The district judge was correct in refusing to hold that the judgment should include those employees engaged solely in the transportation of the sugar cane of the employers. This group was clearly excluded from the protection of the Act by the original judgment of the district court. From that judgment the employees took no appeal and any issue with respect to the status of this group of employees consequently was not before us on the prior appeal.

The employees contend that certain language in our opinion indicated that this group was held to fall within the Act, particularly the sentence: “Among the appellants’ employees only those engaged in planting, cultivating and harvesting of the sugar cane are exempt.” Taking that sentence literally and alone, the position of the employees would seem justified, but the mandate and the opinion must be construed in their entirety and particularly with reference to the issues which were before us at the time. H. P. Coffee Co. v. Reid, Murdoch & Co., 8 Cir., 60 F.2d 387, 388. The question whether the group of employees engaged solely *392in transporting the sugar cane of the employers was within the Act was not before us. The district judge’s exclusion of this group of employees from the second judgment was proper.
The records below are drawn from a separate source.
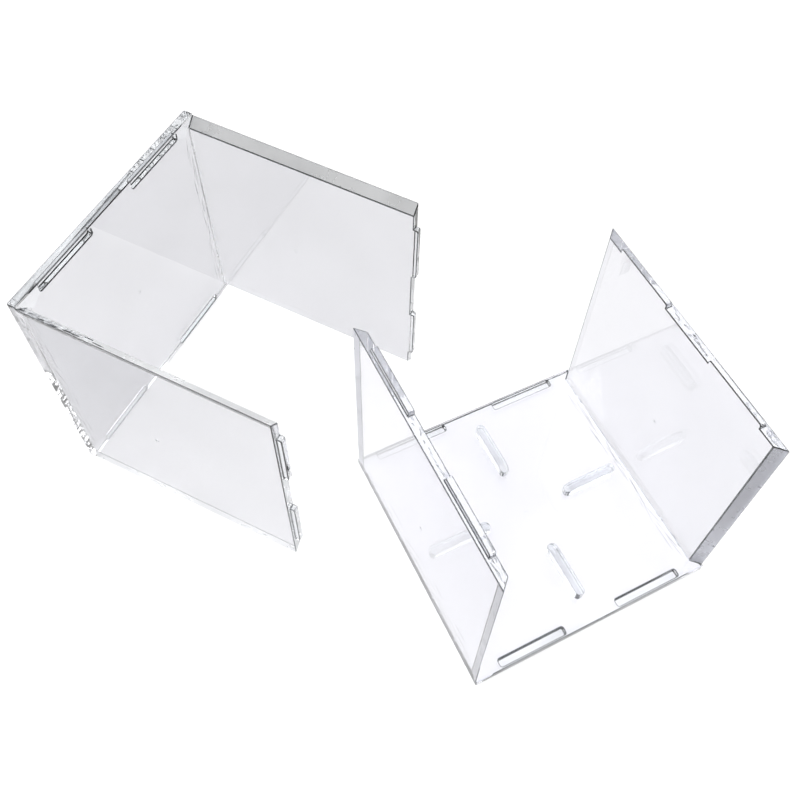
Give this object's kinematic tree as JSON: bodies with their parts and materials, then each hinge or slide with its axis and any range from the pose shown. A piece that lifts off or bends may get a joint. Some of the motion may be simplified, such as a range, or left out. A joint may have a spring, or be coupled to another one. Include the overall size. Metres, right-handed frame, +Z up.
{
  "type": "ball display case",
  "caption": "Clear display cube for a baseball, open: a U-shaped base half with ball rests, and a U-shaped cover half whose tabs drop into slots to close it.",
  "frame": {"origin": "middle of the base half's underside, on the surface that the case stands on", "axes": "+Z up; +X from the base half's left wall to its right wall; +Y towards the open back end of the base half, beside which the cover half stands"},
  "size_m": [0.1566, 0.1695, 0.08],
  "materials": {
    "clear_panel": "polished clear moulded plastic, faint cool tint in the edges",
    "clear_rest": "polished clear moulded plastic"
  },
  "bodies": {
    "base_half": {"base_panel": "clear_panel", "left_wall": "clear_panel", "right_wall": "clear_panel", "ball_rest_right": "clear_rest", "ball_rest_back": "clear_rest", "ball_rest_left": "clear_rest", "ball_rest_front": "clear_rest"},
    "cover_half": {"top_panel": "clear_panel", "front_panel": "clear_panel", "back_panel": "clear_panel"}
  },
  "joints": [
    {"name": "cover_carry", "type": "hinge", "parent": "base_half", "child": "cover_half", "pos_m": [0.01127, 0.03226, 0.05127], "axis": [0.4063, 0.8185, 0.4063], "range_deg": [0, 101.4]}
  ]
}
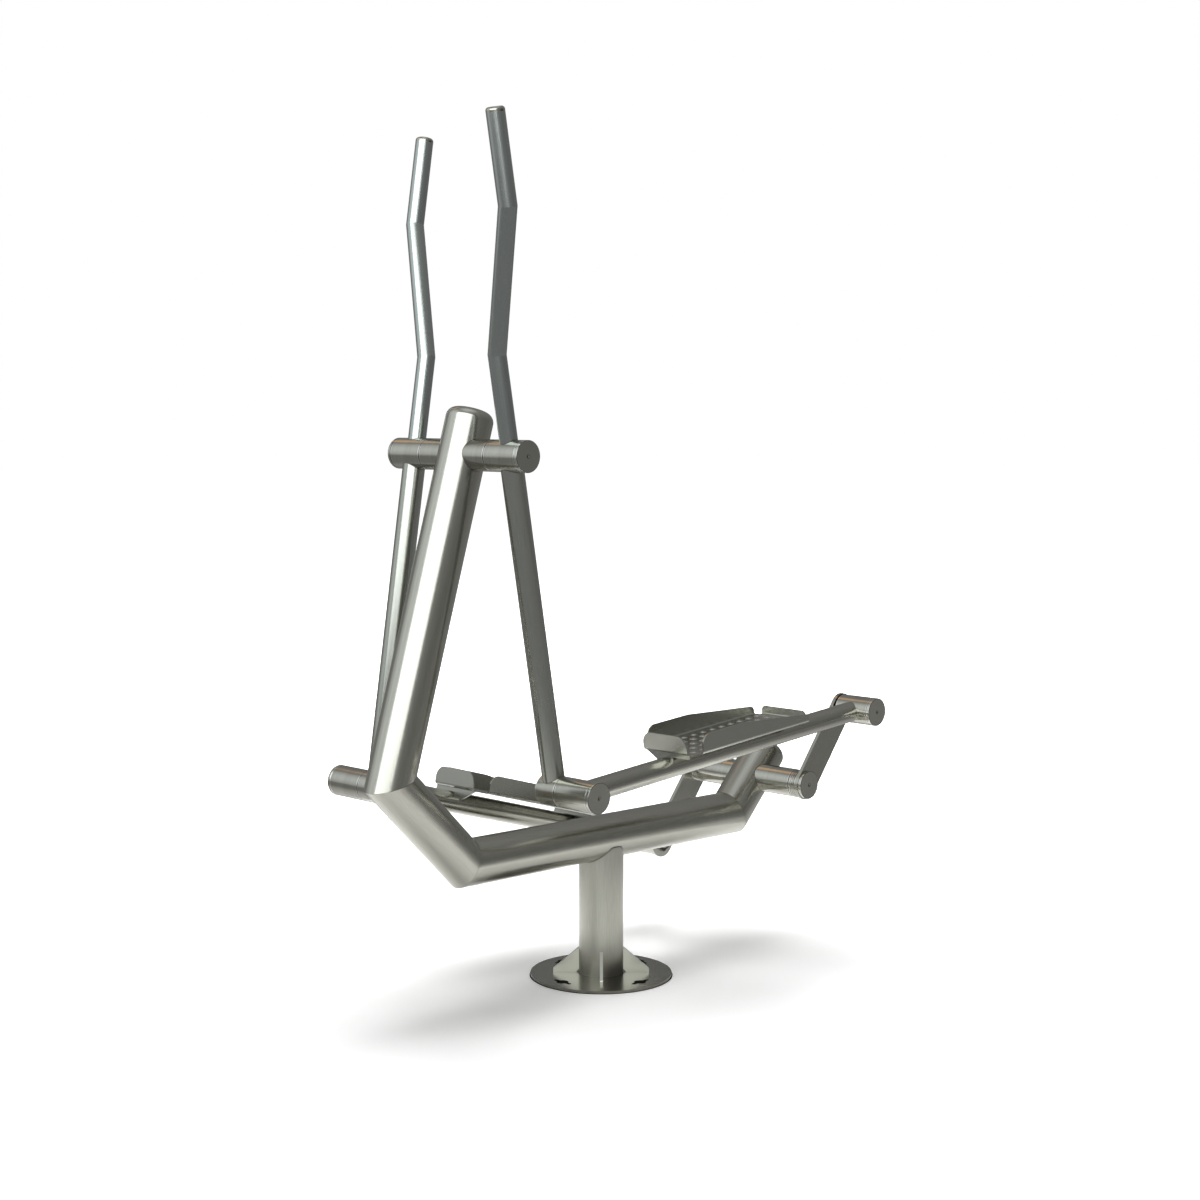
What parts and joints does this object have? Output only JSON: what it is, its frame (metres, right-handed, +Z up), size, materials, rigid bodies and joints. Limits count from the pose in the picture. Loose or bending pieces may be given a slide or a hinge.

The employees also asked the district court when the case went back to it to include within the scope of its judgment those employees engaged in transporting raw sugar or molasses from the plaintiffs’ warehouses to points outside such warehouses, and also the employees engaged during the grinding season in the repair and maintenance of the milling and transportation facilities of the employers. No request for specific mention of these two groups of employees was made on the prior appeal to us. If such request had been made it would have been granted as a clarification of the judgment of the lower court. It was clear from the original opinion and judgment that the employees engaged in transporting raw sugar and molasses from plaintiffs’ warehouses to points outside such warehouses, were included within the meaning of 2(b) of the district court’s judgment. We also think it clear that the employees engaged during the grinding season in the repair and maintenance of milling and transportation facilities were included within the meaning of 2(a) (b) and (c) of the district court’s judgment. The district judge refused to include them within the judgment when the case went back to him. Apparently he felt that he was foreclosed from including these two groups of employees by the specific mention of other particular groups of employees in our opinion. If this were the basis of his decision he was wrong, for he was free to include them within an interpretation of his own judgment. Sprague v. Ticonic National Bank, 307 U.S. 161, 168, 59 S.Ct. 777, 83 L.Ed. 1184; Federal Communications Commission v. Pottsv'ille Broadcasting Co., supra. At any rate we are free to interpret the original judgment of the district court. Federal Communications Commission v. Pottsville Broadcasting Co., supra. We hold that these two groups of employees fall within the meaning of the original judgment, and the employers concede this.

The judgment of the District Court is affirmed in part and reversed in part and the case is remanded to that court for further proceedings not inconsistent with this opinion.

The important language in this case follows (300 U.S., at page 191, 57 S.Ct. at page 327, 81 L.Ed. 593):

“Without a cross-appeal, an appellee may ‘urge in support of a decree any matter appearing in the record, although his argument may involve an attack upon the reasoning of the lower court or an insistence upon matter overlooked or ignored by it.’ United States v. American Railway Express Co., 265 U.S. 425, 435, 44 S.Ct. 560, 564, 68 L.Ed. 1087. What he may not do in the absence of a cross-appeal is to ‘attack the decree with a view either to enlarging his own rights thereunder or of lessening the rights of his adversary, whether what he seeks is to correct an error or to supplement the decree with respect to a matter not dealt with below.’ Ibid. The rule is inveterate and certain.”